HMG-CoA Reductase Activation and Urinary Pellet Cholesterol Elevations in Acute Kidney Injury.

Publication Type:

Journal Article


Clinical journal of the American Society of Nephrology : CJASN, Volume 6, Issue 9, p.2108-13 (2011)


2011, Acute Kidney Injury, Adult, Aged, Center-Authored Paper, CHOLESTEROL, Clinical Research Division, DNA Methylation, Enzyme Activation, Exons, Female, Humans, Hydroxymethylglutaryl CoA Reductases, Male, Middle Aged, September 2011


Summary Background and objectives Experimental acute kidney injury (AKI) activates the HMG-CoA reductase (HMGCR) gene, producing proximal tubule cholesterol loading.
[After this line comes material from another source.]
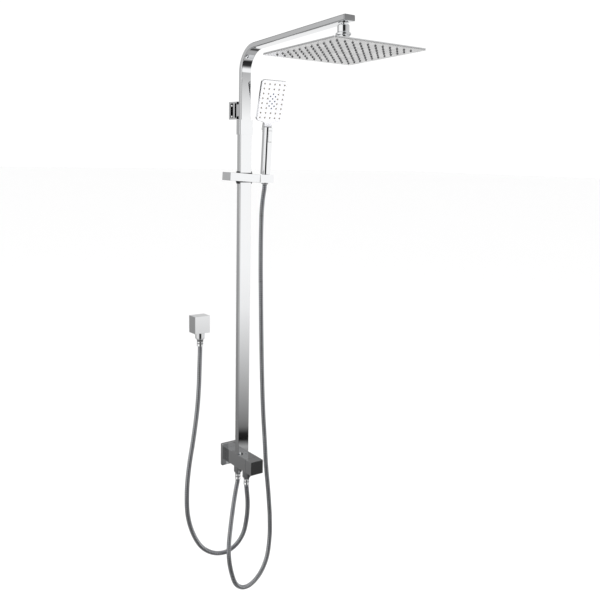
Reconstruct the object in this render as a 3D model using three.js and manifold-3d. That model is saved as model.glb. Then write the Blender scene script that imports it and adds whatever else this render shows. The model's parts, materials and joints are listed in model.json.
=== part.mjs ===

AKI also causes sloughing of proximal tubular cell debris into tubular lumina. This study tested whether these two processes culminate in increased urinary pellet cholesterol content, and whether the latter has potential AKI biomarker utility. Design, setting, participants, & measurements Urine samples were collected from 29 critically ill patients with (n = 14) or without (n= 15) AKI, 15 patients with chronic kidney disease, and 15 healthy volunteers. Centrifuged urinary pellets underwent lipid extraction, and the extracts were assayed for cholesterol content (factored by membrane phospholipid phosphate content). In vivo HMGCR activation was sought by measuring levels of RNA polymerase II (Pol II), and of a gene activating histone mark (H3K4m3) at exon 1 of the HMGCR gene (chromatin immunoprecipitation assay of urine chromatin samples). Results AKI+ patients had an approximate doubling of urinary pellet cholesterol content compared with control urine samples (versus normal; P < 0.001). The values significantly correlated (r, 0.5; P < 0.01) with serum, but not urine, creatinine concentrations. Conversely, neither critical illness without AKI nor chronic kidney disease raised pellet cholesterol levels. Increased HMGCR activity in the AKI+ patients was supported by three- to fourfold increased levels of Pol II, and of H3K4m3, at the HMGCR gene (versus controls or AKI- patients). Conclusions (1) Clinical AKI, like experimental AKI, induces HMGCR gene activation; (2) increased urinary pellet cholesterol levels result; and (3) urine pellet cholesterol levels may have potential AKI biomarker utility. The latter will require future testing in a large prospective trial.